The problem — Output every line below without omitting or altering anything.
## START Data provided
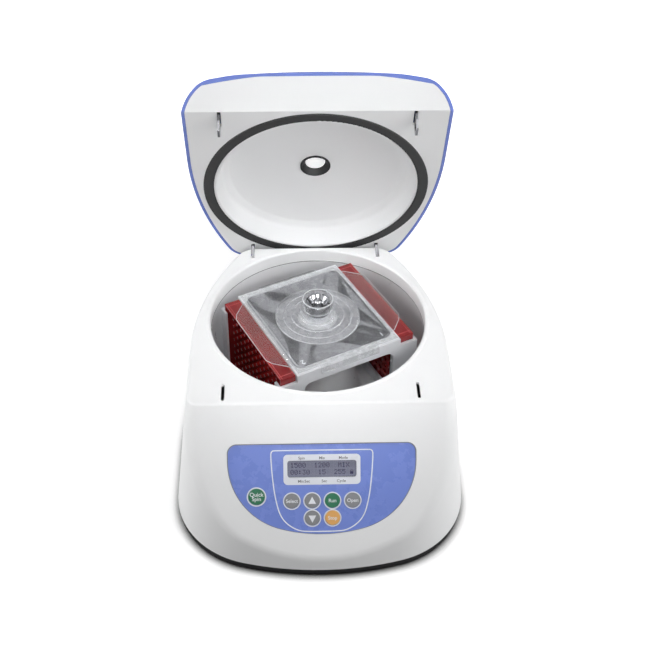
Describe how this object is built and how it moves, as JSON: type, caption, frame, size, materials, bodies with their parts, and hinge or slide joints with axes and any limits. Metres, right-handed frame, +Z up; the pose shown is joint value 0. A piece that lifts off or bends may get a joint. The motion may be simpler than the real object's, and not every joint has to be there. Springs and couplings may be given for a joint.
{
  "type": "bench centrifuge and vortex mixer for well plates",
  "caption": "Bench centrifuge and vortex mixer with a swing-up lid, a drum chamber and a rotor that holds well plates on edge, run from a sloping control panel.",
  "frame": {"origin": "on the bench, under the middle of the instrument with its lid open", "axes": "+Z up, +Y towards the lid hinge, -Y towards the control panel, +X to the user's right"},
  "size_m": [0.285, 0.3686, 0.3841],
  "materials": {
    "housing_white": "satin off-white moulding",
    "lid_blue": "gloss blue moulding",
    "base_black": "fine texture black",
    "bowl_grey": "satin dark grey",
    "black_rubber": "matt black",
    "black_plastic": "matt black",
    "clear_plastic": "clear moulded sheet",
    "plate_red": "dark red translucent moulding",
    "rotor_grey": "satin light grey coat",
    "label_grey": "printed grey film",
    "chrome_steel": "polished",
    "steel": "brushed",
    "zinc_steel": "zinc plated",
    "aluminium": "turned",
    "bronze": "plain",
    "copper_winding": "lacquered windings",
    "magnet_black": "coated magnet",
    "board_green": "solder resist",
    "panel_blue": "gloss printed panel",
    "bezel_white": "satin white frame",
    "screen": "clear screen",
    "screen_module": "grey-green display",
    "key_grey": "satin grey",
    "key_green": "satin green",
    "key_amber": "satin amber"
  },
  "bodies": {
    "housing": {"base_pan": "base_black", "rubber_feet": "black_rubber", "upper_housing": "housing_white", "chamber_bowl": "bowl_grey", "shaft_seal": "black_rubber", "motor_plate": "steel", "vibration_mounts": "black_rubber", "motor_can": "steel", "motor_stator": "copper_winding", "motor_bearings": "steel", "control_board": "board_green", "board_spacers": "aluminium", "display_module": "screen_module", "display_window": "screen", "display_bezel": "bezel_white", "control_panel": "panel_blue", "keypad_board": "board_green", "key_switches": "black_plastic", "latch_guides": "black_plastic", "latch_actuator": "black_plastic", "hinge_brackets": "zinc_steel", "hinge_pins": "steel", "friction_washers": "bronze", "power_inlet": "black_plastic", "switch_frame": "black_plastic", "rear_plate": "base_black", "base_screws": "zinc_steel", "motor_screws": "zinc_steel", "bracket_screws": "zinc_steel"},
    "lid": {"lid_outer_shell": "lid_blue", "lid_inner_shell": "housing_white", "lid_gasket": "black_rubber", "window_ring": "black_plastic", "window_lens": "screen", "lid_strikers": "steel", "hinge_arms": "steel", "lid_screws": "zinc_steel"},
    "rotor": {"motor_shaft": "steel", "motor_magnet": "magnet_black", "rotor_hub": "aluminium", "rotor_frame": "rotor_grey", "rotor_label_plate": "label_grey", "rotor_cover": "clear_plastic", "hub_collet": "chrome_steel", "well_plate_left": "plate_red", "well_plate_right": "plate_red"},
    "release_pin": {"release_pin": "chrome_steel"},
    "cover_flap_left": {"cover_flap_left": "clear_plastic"},
    "cover_flap_right": {"cover_flap_right": "clear_plastic"},
    "latch_bar": {"latch_bar": "zinc_steel", "latch_plunger": "steel"},
    "power_rocker": {"power_rocker": "base_black"},
    "key_quick_spin": {"key_quick_spin": "key_green"},
    "key_select": {"key_select": "key_grey"},
    "key_up": {"key_up": "key_grey"},
    "key_run": {"key_run": "key_green"},
    "key_open": {"key_open": "key_grey"},
    "key_down": {"key_down": "key_grey"},
    "key_stop": {"key_stop": "key_amber"}
  },
  "joints": [
    {"name": "lid_hinge", "type": "hinge", "parent": "housing", "child": "lid", "pos_m": [0, 0.13718, 0.1285], "axis": [-1, 0, 0], "range_deg": [-71.9, 0]},
    {"name": "rotor_spin", "type": "hinge", "parent": "housing", "child": "rotor", "pos_m": [0, 0.0297, 0.083], "axis": [0, 0, 1], "continuous": true},
    {"name": "release_pin_press", "type": "slide", "parent": "rotor", "child": "release_pin", "axis": [0, 0, -1], "range_m": [0, 0.003], "stiffness_N_per_m": 800},
    {"name": "flap_left_fold", "type": "hinge", "parent": "rotor", "child": "cover_flap_left", "pos_m": [-0.05047, 0.00453, 0.1419], "axis": [-0.4462, 0.8949, 0], "range_deg": [0, 100]},
    {"name": "flap_right_fold", "type": "hinge", "parent": "rotor", "child": "cover_flap_right", "pos_m": [0.05047, 0.05487, 0.1419], "axis": [0.4462, -0.8949, 0], "range_deg": [0, 100]},
    {"name": "latch_slide", "type": "slide", "parent": "housing", "child": "latch_bar", "axis": [1, 0, 0], "range_m": [0, 0.006]},
    {"name": "power_rocker_tilt", "type": "hinge", "parent": "housing", "child": "power_rocker", "pos_m": [0.02, 0.15459, 0.03948], "axis": [-1, 0, 0], "range_deg": [0, 16]},
    {"name": "key_quick_spin_press", "type": "slide", "parent": "housing", "child": "key_quick_spin", "axis": [0, 0.8007, -0.599], "range_m": [0, 0.0008], "stiffness_N_per_m": 600},
    {"name": "key_select_press", "type": "slide", "parent": "housing", "child": "key_select", "axis": [0, 0.8007, -0.599], "range_m": [0, 0.0008], "stiffness_N_per_m": 600},
    {"name": "key_up_press", "type": "slide", "parent": "housing", "child": "key_up", "axis": [0, 0.8007, -0.599], "range_m": [0, 0.0008], "stiffness_N_per_m": 600},
    {"name": "key_run_press", "type": "slide", "parent": "housing", "child": "key_run", "axis": [0, 0.8007, -0.599], "range_m": [0, 0.0008], "stiffness_N_per_m": 600},
    {"name": "key_open_press", "type": "slide", "parent": "housing", "child": "key_open", "axis": [0, 0.8007, -0.599], "range_m": [0, 0.0008], "stiffness_N_per_m": 600},
    {"name": "key_down_press", "type": "slide", "parent": "housing", "child": "key_down", "axis": [0, 0.8007, -0.599], "range_m": [0, 0.0008], "stiffness_N_per_m": 600},
    {"name": "key_stop_press", "type": "slide", "parent": "housing", "child": "key_stop", "axis": [0, 0.8007, -0.599], "range_m": [0, 0.0008], "stiffness_N_per_m": 600}
  ]
}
## END Data provided
Task answer —
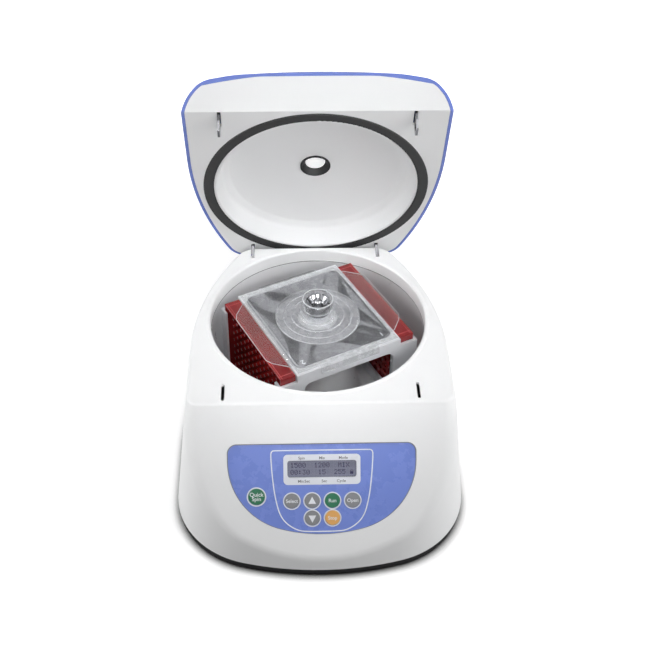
Describe how this object is built and how it moves, as JSON: type, caption, frame, size, materials, bodies with their parts, and hinge or slide joints with axes and any limits. Metres, right-handed frame, +Z up; the pose shown is joint value 0. A piece that lifts off or bends may get a joint. The motion may be simpler than the real object's, and not every joint has to be there. Springs and couplings may be given for a joint.
{
  "type": "bench centrifuge and vortex mixer for well plates",
  "caption": "Bench centrifuge and vortex mixer with a swing-up lid, a drum chamber and a rotor that holds well plates on edge, run from a sloping control panel.",
  "frame": {"origin": "on the bench, under the middle of the instrument with its lid open", "axes": "+Z up, +Y towards the lid hinge, -Y towards the control panel, +X to the user's right"},
  "size_m": [0.285, 0.3686, 0.3841],
  "materials": {
    "housing_white": "satin off-white moulding",
    "lid_blue": "gloss blue moulding",
    "base_black": "fine texture black",
    "bowl_grey": "satin dark grey",
    "black_rubber": "matt black",
    "black_plastic": "matt black",
    "clear_plastic": "clear moulded sheet",
    "plate_red": "dark red translucent moulding",
    "rotor_grey": "satin light grey coat",
    "label_grey": "printed grey film",
    "chrome_steel": "polished",
    "steel": "brushed",
    "zinc_steel": "zinc plated",
    "aluminium": "turned",
    "bronze": "plain",
    "copper_winding": "lacquered windings",
    "magnet_black": "coated magnet",
    "board_green": "solder resist",
    "panel_blue": "gloss printed panel",
    "bezel_white": "satin white frame",
    "screen": "clear screen",
    "screen_module": "grey-green display",
    "key_grey": "satin grey",
    "key_green": "satin green",
    "key_amber": "satin amber"
  },
  "bodies": {
    "housing": {"base_pan": "base_black", "rubber_feet": "black_rubber", "upper_housing": "housing_white", "chamber_bowl": "bowl_grey", "shaft_seal": "black_rubber", "motor_plate": "steel", "vibration_mounts": "black_rubber", "motor_can": "steel", "motor_stator": "copper_winding", "motor_bearings": "steel", "control_board": "board_green", "board_spacers": "aluminium", "display_module": "screen_module", "display_window": "screen", "display_bezel": "bezel_white", "control_panel": "panel_blue", "keypad_board": "board_green", "key_switches": "black_plastic", "latch_guides": "black_plastic", "latch_actuator": "black_plastic", "hinge_brackets": "zinc_steel", "hinge_pins": "steel", "friction_washers": "bronze", "power_inlet": "black_plastic", "switch_frame": "black_plastic", "rear_plate": "base_black", "base_screws": "zinc_steel", "motor_screws": "zinc_steel", "bracket_screws": "zinc_steel"},
    "lid": {"lid_outer_shell": "lid_blue", "lid_inner_shell": "housing_white", "lid_gasket": "black_rubber", "window_ring": "black_plastic", "window_lens": "screen", "lid_strikers": "steel", "hinge_arms": "steel", "lid_screws": "zinc_steel"},
    "rotor": {"motor_shaft": "steel", "motor_magnet": "magnet_black", "rotor_hub": "aluminium", "rotor_frame": "rotor_grey", "rotor_label_plate": "label_grey", "rotor_cover": "clear_plastic", "hub_collet": "chrome_steel", "well_plate_left": "plate_red", "well_plate_right": "plate_red"},
    "release_pin": {"release_pin": "chrome_steel"},
    "cover_flap_left": {"cover_flap_left": "clear_plastic"},
    "cover_flap_right": {"cover_flap_right": "clear_plastic"},
    "latch_bar": {"latch_bar": "zinc_steel", "latch_plunger": "steel"},
    "power_rocker": {"power_rocker": "base_black"},
    "key_quick_spin": {"key_quick_spin": "key_green"},
    "key_select": {"key_select": "key_grey"},
    "key_up": {"key_up": "key_grey"},
    "key_run": {"key_run": "key_green"},
    "key_open": {"key_open": "key_grey"},
    "key_down": {"key_down": "key_grey"},
    "key_stop": {"key_stop": "key_amber"}
  },
  "joints": [
    {"name": "lid_hinge", "type": "hinge", "parent": "housing", "child": "lid", "pos_m": [0, 0.13718, 0.1285], "axis": [-1, 0, 0], "range_deg": [-71.9, 0]},
    {"name": "rotor_spin", "type": "hinge", "parent": "housing", "child": "rotor", "pos_m": [0, 0.0297, 0.083], "axis": [0, 0, 1], "continuous": true},
    {"name": "release_pin_press", "type": "slide", "parent": "rotor", "child": "release_pin", "axis": [0, 0, -1], "range_m": [0, 0.003], "stiffness_N_per_m": 800},
    {"name": "flap_left_fold", "type": "hinge", "parent": "rotor", "child": "cover_flap_left", "pos_m": [-0.05047, 0.00453, 0.1419], "axis": [-0.4462, 0.8949, 0], "range_deg": [0, 100]},
    {"name": "flap_right_fold", "type": "hinge", "parent": "rotor", "child": "cover_flap_right", "pos_m": [0.05047, 0.05487, 0.1419], "axis": [0.4462, -0.8949, 0], "range_deg": [0, 100]},
    {"name": "latch_slide", "type": "slide", "parent": "housing", "child": "latch_bar", "axis": [1, 0, 0], "range_m": [0, 0.006]},
    {"name": "power_rocker_tilt", "type": "hinge", "parent": "housing", "child": "power_rocker", "pos_m": [0.02, 0.15459, 0.03948], "axis": [-1, 0, 0], "range_deg": [0, 16]},
    {"name": "key_quick_spin_press", "type": "slide", "parent": "housing", "child": "key_quick_spin", "axis": [0, 0.8007, -0.599], "range_m": [0, 0.0008], "stiffness_N_per_m": 600},
    {"name": "key_select_press", "type": "slide", "parent": "housing", "child": "key_select", "axis": [0, 0.8007, -0.599], "range_m": [0, 0.0008], "stiffness_N_per_m": 600},
    {"name": "key_up_press", "type": "slide", "parent": "housing", "child": "key_up", "axis": [0, 0.8007, -0.599], "range_m": [0, 0.0008], "stiffness_N_per_m": 600},
    {"name": "key_run_press", "type": "slide", "parent": "housing", "child": "key_run", "axis": [0, 0.8007, -0.599], "range_m": [0, 0.0008], "stiffness_N_per_m": 600},
    {"name": "key_open_press", "type": "slide", "parent": "housing", "child": "key_open", "axis": [0, 0.8007, -0.599], "range_m": [0, 0.0008], "stiffness_N_per_m": 600},
    {"name": "key_down_press", "type": "slide", "parent": "housing", "child": "key_down", "axis": [0, 0.8007, -0.599], "range_m": [0, 0.0008], "stiffness_N_per_m": 600},
    {"name": "key_stop_press", "type": "slide", "parent": "housing", "child": "key_stop", "axis": [0, 0.8007, -0.599], "range_m": [0, 0.0008], "stiffness_N_per_m": 600}
  ]
}